By DEBRA CASH  |  May 12, 2006


REBECCA RICE: Firmly anchored in the mid 20th century.

Rebecca Rice is a Boston-based choreographer with a very different personal history. Her grandmother, Marion Rice, performed with Ruth St. Denis and Ted Shawn in the early years of the 20th century, when the couple were inventing an American modernism ripe with mythic appropriation. Rice also studied with Bill Evans in Utah, at the Limón School, and with Cunningham dancer Viola Farber. Her aunt is Carolyn Brown, a famous Cunningham dancer of the same ’60s generation as Farber, and photographs of Brown (a dancer I never saw live) convey clarity and passion.

Rice’s Bank of America Celebrity Series performance at Boston University’s Tsai Performance Center — a plum, and a gift the series gives back to the local dance community by showcasing the work of local artists alongside its A-list attractions — presented a repertory spanning almost 30 years. The earliest piece was from 1978; everything else was choreographed after 2000.

Rice’s æsthetic is firmly anchored in the mid 20th century. Her dancers are poised, not messy. Dissonance is a chance to indulge in some post-Balanchine foot flexing. Fall and recovery, the action at the center of Humphrey/Limón technique, creates a steady, metronomic pulse that pulls the dancers into some unspecified state of delight. Rice’s choreographic strategy is at its most refreshing when she throws in inversions — turns that go inward instead of out, arabesques that impel the dancers backward — but her repeated happy skips and smoothed-over turns grew eye-glazingly similar over the course of the evening.
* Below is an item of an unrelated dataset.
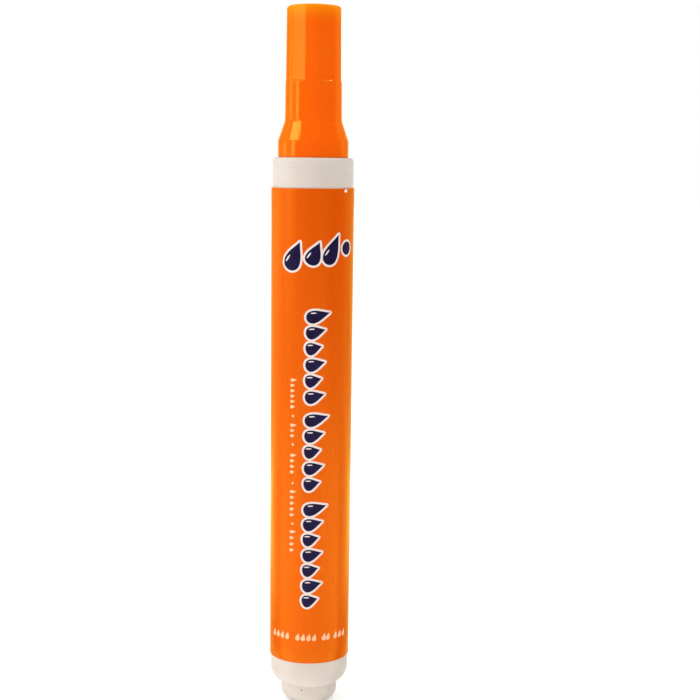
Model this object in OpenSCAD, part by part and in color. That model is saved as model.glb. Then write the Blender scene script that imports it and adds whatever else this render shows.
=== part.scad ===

Rice has gathered a troupe of ballet-trained, coltish women, most from the Boston Ballet School, where she has taught and choreographed for many years. In Arian George she has a young dancer with a talent for stating a shape and then letting it continue to grow: with more experience and confidence on stage, and practice raising her eyes from the floor, George will be even more compelling. In the big ensemble piece Deep Horizon (2001), which is costumed in handsome red halter-necked gowns by Kelly Kerrigan and set to the unexpectedly unironic Safe Sextet of Peter Schickele, she was partnered by Ty Parmenter. His role was a little hackneyed — hey, we’ve got a boy on stage, let’s have him lift all the girls up in the air! — but Parmenter, who trained at Canada’s National Ballet School, is a teen girl’s dreamboat, a dark-haired guy with floating arms, a soft jump, and an attentive manner.

Live music, however, is what set Rebecca Rice Dance’s performance apart from that of so many local dance makers presenting their own work on local stages this month. Cello e Basso, the intriguing duet of cellist Emmanuel Feldman and bass player Pascale Delache-Feldman, accompanied many of the works. Feldman manages to stress percussive effects as persuasively as melodic line even while flashing through the runs in Bach’s solo cello suites. Delache-Feldman is a gifted colorist. Their interpretations sounded thoughtfully worked out, a meeting of unthreatened equals.